E-commerce stocks across the board have endured a vicious valuation reset over the past year. Nonetheless, this piece will discuss three e-commerce stocks to add to your cart — AMZN, JD, and PDD, according to analysts. With tech valuations eroding and concerns that consumer sales could slip drastically once a recession hits, it’s not a mystery why the once-glorified e-commerce scene is under so much pressure.
In any case, e-commerce stocks still have the same growth runways they had before they fell off a cliff last year. Some may be in a spot to improve their growth profiles and expand their total addressable markets (TAMs).
For e-commerce firms, it’s about balancing near- and medium-term headwinds with longer-term secular tailwinds. With so much in the way of longer-term growth, I’d argue e-commerce stocks are great pick-ups for bargain-seeking investors.
Wall Street analysts are very bullish on some of the e-commerce leaders while they’re in the gutter. With “Strong Buy” ratings on each name, let’s check out the stocks mentioned above.
Amazon is a disruptor that’s grown to become more than just an e-commerce company. Still, its other impressive growth driver, AWS, is also feeling the drag of macro headwinds. Such headwinds may not last longer than a year as we finally do fall into a recession.
Many analysts have had the opportunity to factor in slowing growth over at AWS and the e-commerce business. Though there’s not much CEO Andy Jassy and company can do this year to turn the tide, I do think their long-term focus will pay dividends a few years down the road.
Amazon managed through the dot-com bust, only to come surging out of the gate many years later. This time around, investors should expect Amazon to keep investing in its disruptive capabilities, even if the call on the Street is to cut headcount and other expenditures.
The recession will be felt by many firms. Amazon isn’t just best-positioned to survive the headwinds; it will have a chance to give rivals a squeeze.
For example, the company’s “Buy with Prime” offering is a service that Amazon’s e-commerce rivals could struggle to compete against over the next few years. Despite the growth such a service can provide, investors still seem worried that the firm is losing its disruptive edge amid warehouse closures and layoffs.
In fact, the lean Amazon is still very much disruptive. If anything, higher rates make Amazon’s size a greater advantage as it looks to take market share.
What is the Price Target for AMZN Stock?
Wall Street may have lowered its price target on Amazon, but they still expect great things from the firm in 2023. The average AMZN stock price target remains high at $136.29 (38.9% gain expected).

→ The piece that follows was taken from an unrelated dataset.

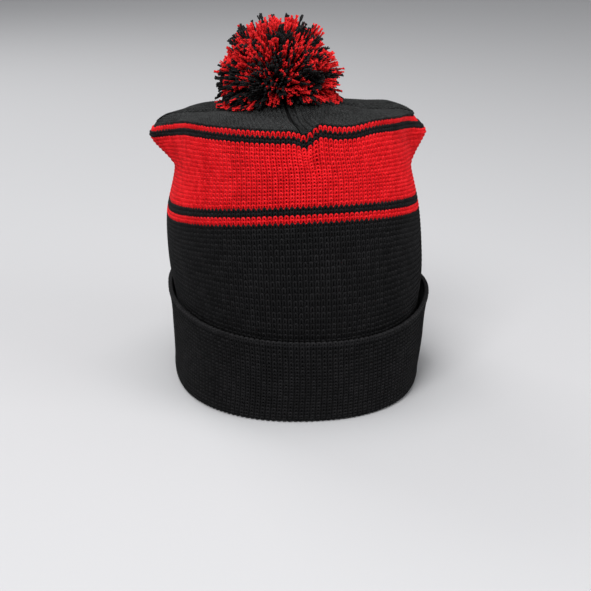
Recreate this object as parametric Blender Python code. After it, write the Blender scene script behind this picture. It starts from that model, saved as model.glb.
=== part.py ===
"""Pom pom beanie: a knitted tube of two layers with a turned-up cuff, colour bands knitted
into the outer layer, a crown of four gores closed by cross seams, and a pom pom of cut yarn
tied through the apex.

Metres, +Z up. The face side is -Y and the back of the head is +Y. The brim's bottom fold lies
in the plane z = 0, and the origin is under the middle of the hat.
"""
import math

import bmesh
import bpy
import numpy as np
from mathutils import Matrix, Vector

# Fabric
LAYER = 0.0016            # thickness of one knitted layer
LAYER_GAP = 0.0004        # space between two layers that lie on each other
BAND_GAP = 0.0003         # space between two colour bands that meet edge to edge
CROWN_GAP = 0.0005        # space between the top stripe and the gores, where the fabric turns over

# Heights of the wall, measured up the side of the hat
HEM_HEIGHT = 0.0575
LOWER_RED_HEIGHT = 0.1112
LOWER_RED_WIDTH = 0.0060
LOWER_BLACK_WIDTH = 0.0032
RED_BAND_WIDTH = 0.0447
UPPER_BLACK_WIDTH = 0.0034
UPPER_RED_WIDTH = 0.0050

# Overall plan sizes of the outer layer
HALF_WIDTH = 0.0835
HALF_DEPTH = 0.1045
SECTION_POWER = 2.25      # 2 is an ellipse, more is squarer

# Horns: the corners that the crown seams push out at the left and right
HORN_REACH = 0.0160
HORN_SPREAD = math.radians(15)
HORN_DROOP = 0.0012       # the horns hang this much below the stripes beside them
LEFT_HORN_HEIGHT = 0.1667
RIGHT_HORN_HEIGHT = 0.1613

# Crown
CROWN_RUN = 0.0900        # fabric length from the top stripe to the apex
APEX_X = 0.0085
APEX_Y = 0.0040
PLATEAU_HEIGHT = 0.1775
PLATEAU_SLOPE = 0.065     # the crown rises this much per metre towards the back
FRONT_FALL = 0.0045       # how much more than that it falls at the very front
HUMP_HEIGHT = 0.0120      # the last rise under the pom pom
HUMP_START = 0.375        # share of the run where that rise starts
HUMP_SKEW = 0.125         # it starts this much later on the left, and sooner on the right
SHOULDER = 0.09           # share of the run in which the crown turns over from the wall
GORE_PUFF = 0.0020
SEAM_WIDTH = 0.0016
TIE_HOLE_RADIUS = 0.0020
GORE_HOLE_RADIUS = 0.0045

# Cuff
HEM_FLARE = 0.0040        # the hem stands off the wall at the wearer's right
HEM_FLARE_SPREAD = math.radians(24)
HEM_ROLL = 0.0026         # height of the rounded edge at the top of the cuff
FOLD_CORNER = 0.0022      # radius of the bottom fold
FOLD_EASE = 0.0002        # how much the cloth gives where it is folded or rolled
FOLD_CUT = 0.3            # where a fold's one middle point lies, as a share of its radius

# Pom pom
POM_RADIUS = 0.0430
POM_HALF_HEIGHT = 0.0335
POM_CENTRE_HEIGHT = 0.0175    # above the pivot at the apex
TUFT_FAN = 0.243          # a tuft's radius at its cut end, as a share of its length
TUFT_ROOT_RADIUS = 0.0026
TUFT_SIDES = 8
CORE_RADIUS = 0.0080
BINDING_RADIUS = 0.0010
TUFT_GAP = 0.0006
TUFT_RINGS = ((-6, 10), (24, 10), (55, 6), (90, 1))    # latitude in degrees, number of tufts

# Tie
CORD_RADIUS = 0.0009
KNOT_RADIUS = 0.0032
KNOT_HEIGHT = 0.0040
PIVOT_LIFT = 0.0006       # the pivot stands this much above the crown
PIVOT_GAP = 0.0004

SEGMENTS = 40             # around the hat, a multiple of four
TIE_SIDES = 12
SAMPLE_RUN = 0.002        # how far apart the fabric is sampled to find its normal
SAMPLE_TURN = 0.03        # the same around the hat, in radians
SAMPLE_END = 0.995        # share of the crown's run past which it is not sampled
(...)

JD.com is a lesser-known Chinese e-tailer that’s stumbled since peaking in 2021. Though gains posted in recent weeks are encouraging, it’s unclear as to how much of the headwinds are baked in. The stock trades at around 0.7 times sales and 16 times cash flow. Indeed, JD is a tricky name to value when the tides turn against it.
With China scrapping its zero-COVID policy, a wave of new COVID-19 cases could hinder a recovery over the coming weeks and months. Beyond that, the Chinese consumer may have the ability to sustainably recover.
Undoubtedly, dark times will precede any better days. Regardless, JD is one of the e-commerce companies that could be well-positioned to come roaring back in the second half.
For now, investing in Chinese stock continues to be a risky proposition. Regardless, Wall Street maintains a “Strong Buy” consensus rating on JD.
What is the Price Target for JD Stock?
Wall Street sports 14 Buys out of 15 ratings. The average JD stock price target of $81.25 implies 27.75% upside potential from here.
Pinduoduo is another Chinese e-commerce play that’s been roaring higher of late. Since bottoming earlier last year, PDD stock has more than quadrupled. Indeed, Pinduoduo has always been one of the choppiest movers in the market.
Powering Pinduoduo’s recent rally are very strong quarterly beats. The third-quarter numbers ($0.93 EPS vs. $0.72 estimate) were amazing, causing many analysts to hike their price targets.
Undoubtedly, PDD stock is the spiciest e-commerce play on the list, but it may also be the one with the greatest upside now that its historic 89% crash is in the rear-view mirror.
Beyond China-reopening optimism, Pinduoduo has been continuing to add to its arsenal of services. Like Amazon, PDD hasn’t lost its disruptive spirit. That alone may make PDD stock well worth the 7.0 times sales multiple.
What is the Price Target for PDD Stock?
Wall Street is sticking with Pinduoduo shares. The average PDD stock price target of $106.19 implies 9.5% upside potential based on 14 Buys and two Hold ratings.
All e-commerce plays are trading at intriguing multiples. However, of the three names mentioned, AMZN stock has the greatest upside potential, according to analysts.